# K-drill



## scooter_trasher (Sep 19, 2005)

I think at $239 I'll just keep my lazer & 20 dollar drill adapter, it's faster than my gas auger


----------



## agbuckhunter (Oct 12, 2011)

I've been running the 6" Mora paired with a Ryobi for 3 years without any issues. 
This past xmas I got the Milwaukee Fuel for xmas and I bought the Mora 8" for $42 from Walmart (free shipping to store). We haven't had a lot of ice in my video we only had around 6" but on the bay and Wixom I was having no problems in 10" on 1 battery all weekend punching 30holes with battery life showing 3/4 full after the weekend. My Z71 10" Eskimo continues to set in the barn. Here is a short video I did at the mouth of the river. With the Mora DO NOT RE-DRILL OLD HOLES....always new. If you like to RE-DRILL old holes buy the k-drill w/chipper blades.


----------



## Fishsmith85 (Mar 4, 2015)

I ended up buying the 8" K-drill and got to put it through a pretty good test today. I was on Houghton lake, started out fishing around 9:00am, after a flat tire on the way up, and fished until 6pm. Couldn't tell you how many holes exactly that I drilled (60+) but there was 5 of us and that auger drilled 75% of them, ice was 12"+ and it only used a battery and a 1/4 of another one.

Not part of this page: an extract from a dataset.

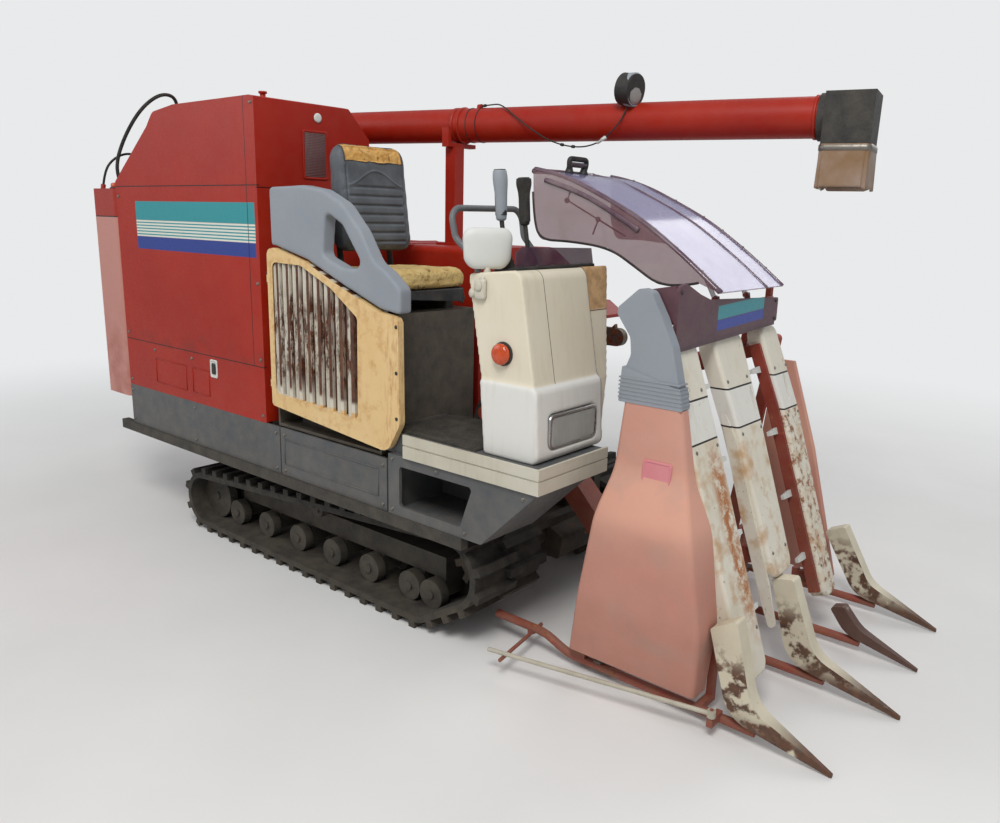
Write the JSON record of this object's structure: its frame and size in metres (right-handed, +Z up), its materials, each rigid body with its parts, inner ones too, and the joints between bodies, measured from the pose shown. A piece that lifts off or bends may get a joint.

This auger is amazing to use. No catching or binding at any point of drilling and the bottom few inches of ice just blows apart effortlessly. I could drill holes one handed. If anyone is considering buying one I would definitely recommend it.


----------



## Nick-Fish (Nov 23, 2010)

Fishsmith85 said:


> I ended up buying the 8" K-drill and got to put it through a pretty good test today. I was on Houghton lake, started out fishing around 9:00am, after a flat tire on the way up, and fished until 6pm. Couldn't tell you how many holes exactly that I drilled (60+) but there was 5 of us and that auger drilled 75% of them, ice was 12"+ and it only used a battery and a 1/4 of another one. This auger is amazing to use. No catching or binding at any point of drilling and the bottom few inches of ice just blows apart effortlessly. I could drill holes one handed. If anyone is considering buying one I would definitely recommend it.


Dido on that!
I have the 6 inch. 
I also have a Laser Gas 8inch and just sold my 2yr old 8 inch Ion. Both of these are great augers, but this K-drill with my Milwaukee drill are just so light weight and smooth.
Only auger I take 100% of the time! If I had the 8 inch I would never need to bring a different auger.


----------